*PROVIDED RECORDS*.
--------------------------------

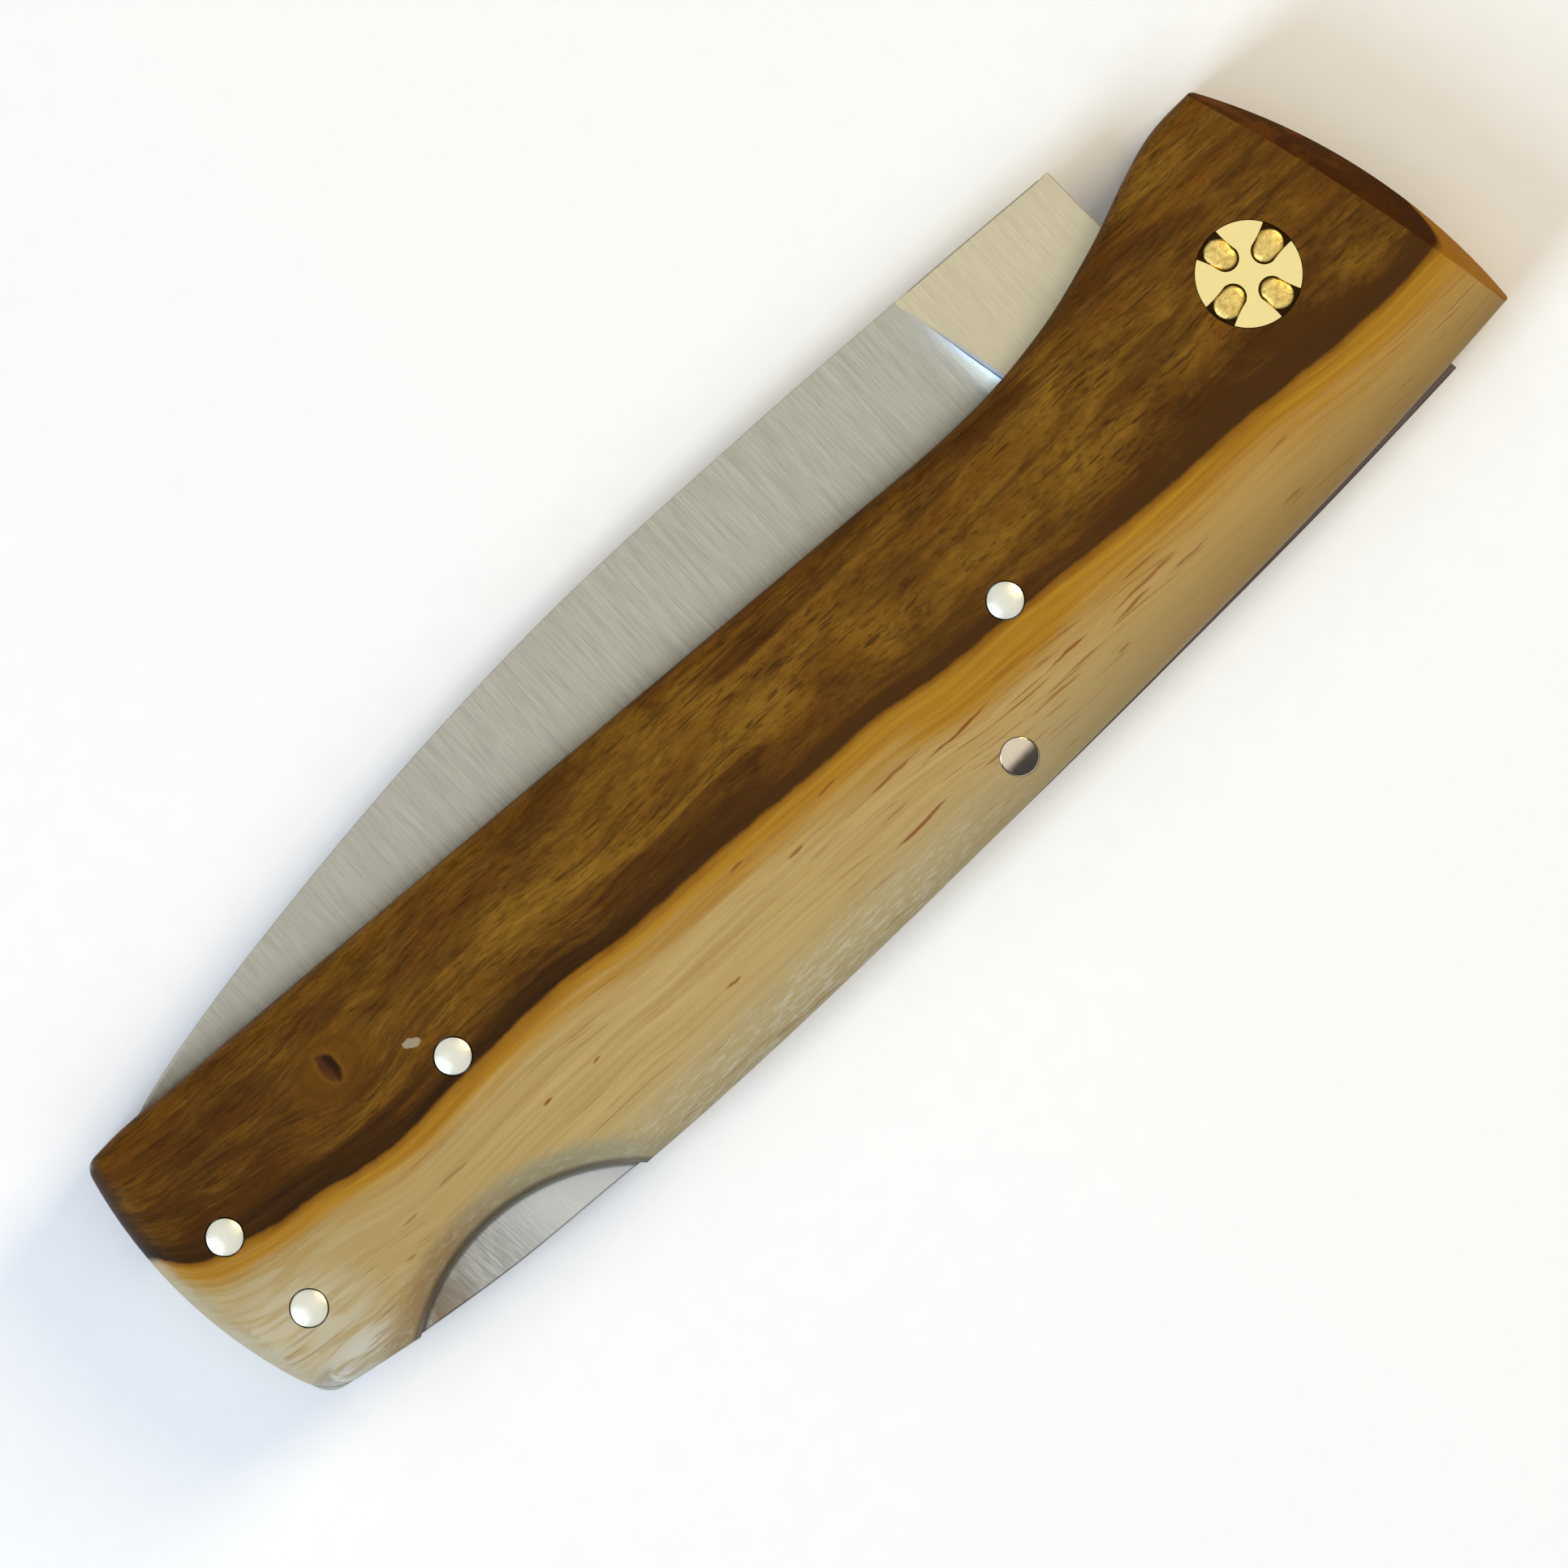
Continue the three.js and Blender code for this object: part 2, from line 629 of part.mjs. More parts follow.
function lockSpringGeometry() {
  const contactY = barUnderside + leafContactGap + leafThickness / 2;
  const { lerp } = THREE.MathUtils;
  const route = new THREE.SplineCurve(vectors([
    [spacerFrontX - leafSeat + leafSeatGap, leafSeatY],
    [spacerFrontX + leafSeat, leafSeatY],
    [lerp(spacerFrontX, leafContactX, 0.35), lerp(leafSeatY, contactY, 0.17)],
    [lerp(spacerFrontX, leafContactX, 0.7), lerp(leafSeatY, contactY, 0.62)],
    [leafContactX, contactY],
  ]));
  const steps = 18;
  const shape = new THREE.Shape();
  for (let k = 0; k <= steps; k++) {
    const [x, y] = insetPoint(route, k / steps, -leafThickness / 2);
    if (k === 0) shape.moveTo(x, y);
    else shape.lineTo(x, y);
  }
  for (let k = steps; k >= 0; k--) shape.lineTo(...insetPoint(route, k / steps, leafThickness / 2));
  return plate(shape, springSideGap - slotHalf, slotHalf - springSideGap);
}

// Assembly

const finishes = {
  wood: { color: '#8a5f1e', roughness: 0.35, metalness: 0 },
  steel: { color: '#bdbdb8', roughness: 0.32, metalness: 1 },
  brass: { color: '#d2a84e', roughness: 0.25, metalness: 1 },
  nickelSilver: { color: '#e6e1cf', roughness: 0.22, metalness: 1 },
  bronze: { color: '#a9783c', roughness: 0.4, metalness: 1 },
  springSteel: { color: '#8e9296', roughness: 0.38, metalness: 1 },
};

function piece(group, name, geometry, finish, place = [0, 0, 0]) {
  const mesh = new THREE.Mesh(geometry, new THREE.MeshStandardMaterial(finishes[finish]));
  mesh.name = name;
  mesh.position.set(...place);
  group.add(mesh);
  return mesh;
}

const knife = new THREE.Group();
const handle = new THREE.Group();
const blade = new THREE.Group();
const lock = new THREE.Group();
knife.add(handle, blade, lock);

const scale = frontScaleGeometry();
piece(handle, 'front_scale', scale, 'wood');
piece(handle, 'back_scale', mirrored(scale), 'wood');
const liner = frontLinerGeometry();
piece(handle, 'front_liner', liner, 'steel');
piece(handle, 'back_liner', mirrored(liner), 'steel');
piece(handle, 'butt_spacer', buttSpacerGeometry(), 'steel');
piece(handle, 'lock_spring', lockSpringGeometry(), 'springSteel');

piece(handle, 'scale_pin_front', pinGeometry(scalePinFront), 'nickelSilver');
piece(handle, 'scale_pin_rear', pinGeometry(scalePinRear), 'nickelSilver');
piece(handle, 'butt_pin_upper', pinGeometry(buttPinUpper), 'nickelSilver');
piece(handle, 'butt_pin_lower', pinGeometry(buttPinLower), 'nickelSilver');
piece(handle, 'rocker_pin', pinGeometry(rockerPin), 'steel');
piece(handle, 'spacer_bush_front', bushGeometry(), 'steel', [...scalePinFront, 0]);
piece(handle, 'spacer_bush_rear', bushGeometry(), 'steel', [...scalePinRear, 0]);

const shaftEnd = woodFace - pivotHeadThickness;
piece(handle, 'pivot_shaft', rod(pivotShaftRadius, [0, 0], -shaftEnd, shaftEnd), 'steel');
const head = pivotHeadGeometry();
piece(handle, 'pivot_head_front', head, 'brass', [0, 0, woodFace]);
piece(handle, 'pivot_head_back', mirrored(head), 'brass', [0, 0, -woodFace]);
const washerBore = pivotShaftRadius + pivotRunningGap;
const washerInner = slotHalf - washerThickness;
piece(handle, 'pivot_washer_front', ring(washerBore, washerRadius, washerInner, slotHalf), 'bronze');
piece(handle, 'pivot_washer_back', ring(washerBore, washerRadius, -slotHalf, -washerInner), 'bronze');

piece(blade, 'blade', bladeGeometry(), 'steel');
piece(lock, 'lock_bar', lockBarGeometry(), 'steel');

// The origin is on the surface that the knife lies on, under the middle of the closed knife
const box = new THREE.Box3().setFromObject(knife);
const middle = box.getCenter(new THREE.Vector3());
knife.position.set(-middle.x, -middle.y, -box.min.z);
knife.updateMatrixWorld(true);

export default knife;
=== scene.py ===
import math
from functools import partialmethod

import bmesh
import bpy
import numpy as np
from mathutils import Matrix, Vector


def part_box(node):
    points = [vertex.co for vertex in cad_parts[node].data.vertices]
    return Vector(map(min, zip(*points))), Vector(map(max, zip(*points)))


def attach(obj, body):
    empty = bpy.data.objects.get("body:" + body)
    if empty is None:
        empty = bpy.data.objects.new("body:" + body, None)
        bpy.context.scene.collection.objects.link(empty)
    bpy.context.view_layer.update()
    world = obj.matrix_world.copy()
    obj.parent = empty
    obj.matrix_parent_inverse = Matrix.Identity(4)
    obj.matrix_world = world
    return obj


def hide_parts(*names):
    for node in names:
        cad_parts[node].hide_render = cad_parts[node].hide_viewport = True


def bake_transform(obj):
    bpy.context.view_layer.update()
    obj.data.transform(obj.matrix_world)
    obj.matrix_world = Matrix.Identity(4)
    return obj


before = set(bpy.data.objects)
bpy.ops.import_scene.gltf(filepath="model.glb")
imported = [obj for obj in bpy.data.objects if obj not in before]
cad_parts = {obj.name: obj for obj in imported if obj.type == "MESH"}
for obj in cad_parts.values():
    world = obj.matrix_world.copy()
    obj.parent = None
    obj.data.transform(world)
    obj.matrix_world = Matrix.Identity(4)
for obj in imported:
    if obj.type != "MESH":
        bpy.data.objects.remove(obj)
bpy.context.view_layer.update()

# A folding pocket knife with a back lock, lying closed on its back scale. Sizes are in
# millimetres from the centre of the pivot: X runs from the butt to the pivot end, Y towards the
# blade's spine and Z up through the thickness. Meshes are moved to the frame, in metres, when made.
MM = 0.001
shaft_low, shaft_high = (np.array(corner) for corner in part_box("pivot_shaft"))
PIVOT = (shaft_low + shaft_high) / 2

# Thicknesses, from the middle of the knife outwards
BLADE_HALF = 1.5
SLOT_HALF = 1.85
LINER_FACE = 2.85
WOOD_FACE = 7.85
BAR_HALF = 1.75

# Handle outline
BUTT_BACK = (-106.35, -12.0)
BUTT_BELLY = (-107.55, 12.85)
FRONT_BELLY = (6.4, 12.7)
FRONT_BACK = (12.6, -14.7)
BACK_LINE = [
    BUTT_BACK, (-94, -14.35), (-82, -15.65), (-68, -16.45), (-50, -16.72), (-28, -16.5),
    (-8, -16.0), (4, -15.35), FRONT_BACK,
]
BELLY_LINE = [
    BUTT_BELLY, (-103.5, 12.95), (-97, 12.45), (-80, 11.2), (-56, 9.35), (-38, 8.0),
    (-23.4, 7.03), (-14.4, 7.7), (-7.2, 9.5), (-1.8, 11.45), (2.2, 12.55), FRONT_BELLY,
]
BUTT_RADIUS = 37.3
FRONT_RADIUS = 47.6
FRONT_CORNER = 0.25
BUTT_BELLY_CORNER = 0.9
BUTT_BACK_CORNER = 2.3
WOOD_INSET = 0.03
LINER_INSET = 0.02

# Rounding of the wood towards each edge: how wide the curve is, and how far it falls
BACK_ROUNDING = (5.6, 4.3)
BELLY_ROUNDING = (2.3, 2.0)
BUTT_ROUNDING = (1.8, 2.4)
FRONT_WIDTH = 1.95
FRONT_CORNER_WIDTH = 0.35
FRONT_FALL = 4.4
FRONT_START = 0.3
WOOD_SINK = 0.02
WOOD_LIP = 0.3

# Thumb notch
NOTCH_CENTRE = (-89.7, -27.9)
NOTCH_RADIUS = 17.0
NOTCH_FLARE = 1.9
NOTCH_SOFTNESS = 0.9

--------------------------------

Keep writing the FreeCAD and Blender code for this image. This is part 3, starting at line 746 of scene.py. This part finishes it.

--------------------------------

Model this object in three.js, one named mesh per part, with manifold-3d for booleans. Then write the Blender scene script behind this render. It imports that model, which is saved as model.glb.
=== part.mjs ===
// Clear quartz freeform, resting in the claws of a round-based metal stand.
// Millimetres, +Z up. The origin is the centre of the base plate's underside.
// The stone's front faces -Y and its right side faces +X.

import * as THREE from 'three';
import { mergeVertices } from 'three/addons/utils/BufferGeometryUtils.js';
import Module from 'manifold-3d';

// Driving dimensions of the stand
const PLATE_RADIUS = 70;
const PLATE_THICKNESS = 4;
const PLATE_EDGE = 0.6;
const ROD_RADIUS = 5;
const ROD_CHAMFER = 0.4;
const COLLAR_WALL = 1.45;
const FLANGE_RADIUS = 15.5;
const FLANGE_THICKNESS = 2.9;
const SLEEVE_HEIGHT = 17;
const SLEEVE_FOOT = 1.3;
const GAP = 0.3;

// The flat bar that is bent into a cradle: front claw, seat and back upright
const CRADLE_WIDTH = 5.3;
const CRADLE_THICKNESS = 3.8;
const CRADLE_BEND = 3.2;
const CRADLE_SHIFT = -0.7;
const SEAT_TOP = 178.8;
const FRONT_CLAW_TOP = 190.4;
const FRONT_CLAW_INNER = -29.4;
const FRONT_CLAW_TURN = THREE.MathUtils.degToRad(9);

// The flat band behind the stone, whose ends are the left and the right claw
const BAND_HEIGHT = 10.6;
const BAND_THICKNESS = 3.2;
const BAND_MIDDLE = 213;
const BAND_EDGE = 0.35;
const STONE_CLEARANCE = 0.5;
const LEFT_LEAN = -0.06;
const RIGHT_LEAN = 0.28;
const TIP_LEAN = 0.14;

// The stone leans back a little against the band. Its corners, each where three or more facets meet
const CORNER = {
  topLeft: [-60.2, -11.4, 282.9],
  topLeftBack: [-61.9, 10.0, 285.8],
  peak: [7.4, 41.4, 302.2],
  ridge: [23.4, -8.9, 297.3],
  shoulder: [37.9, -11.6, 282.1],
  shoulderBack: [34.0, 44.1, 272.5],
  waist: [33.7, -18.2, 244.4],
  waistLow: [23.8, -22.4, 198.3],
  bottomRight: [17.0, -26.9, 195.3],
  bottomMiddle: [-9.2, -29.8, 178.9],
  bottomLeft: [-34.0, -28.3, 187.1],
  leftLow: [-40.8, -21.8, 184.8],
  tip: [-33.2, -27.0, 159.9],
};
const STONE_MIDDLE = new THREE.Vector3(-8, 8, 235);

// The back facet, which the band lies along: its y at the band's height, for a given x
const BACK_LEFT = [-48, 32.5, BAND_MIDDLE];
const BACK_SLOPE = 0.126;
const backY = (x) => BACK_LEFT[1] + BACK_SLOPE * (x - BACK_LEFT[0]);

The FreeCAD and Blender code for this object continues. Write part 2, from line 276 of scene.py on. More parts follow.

--------------------------------

*PROBLEM TO SOLVE*.
Return exactly the lines from the line that has "the closed knife" to the line that has "cad_parts[node].hide_render = cad_parts[node].hide_viewport", both of them included.

*TASK RESULT*.
// The origin is on the surface that the knife lies on, under the middle of the closed knife
const box = new THREE.Box3().setFromObject(knife);
const middle = box.getCenter(new THREE.Vector3());
knife.position.set(-middle.x, -middle.y, -box.min.z);
knife.updateMatrixWorld(true);

export default knife;
=== scene.py ===
import math
from functools import partialmethod

import bmesh
import bpy
import numpy as np
from mathutils import Matrix, Vector


def part_box(node):
    points = [vertex.co for vertex in cad_parts[node].data.vertices]
    return Vector(map(min, zip(*points))), Vector(map(max, zip(*points)))


def attach(obj, body):
    empty = bpy.data.objects.get("body:" + body)
    if empty is None:
        empty = bpy.data.objects.new("body:" + body, None)
        bpy.context.scene.collection.objects.link(empty)
    bpy.context.view_layer.update()
    world = obj.matrix_world.copy()
    obj.parent = empty
    obj.matrix_parent_inverse = Matrix.Identity(4)
    obj.matrix_world = world
    return obj


def hide_parts(*names):
    for node in names:
        cad_parts[node].hide_render = cad_parts[node].hide_viewport = True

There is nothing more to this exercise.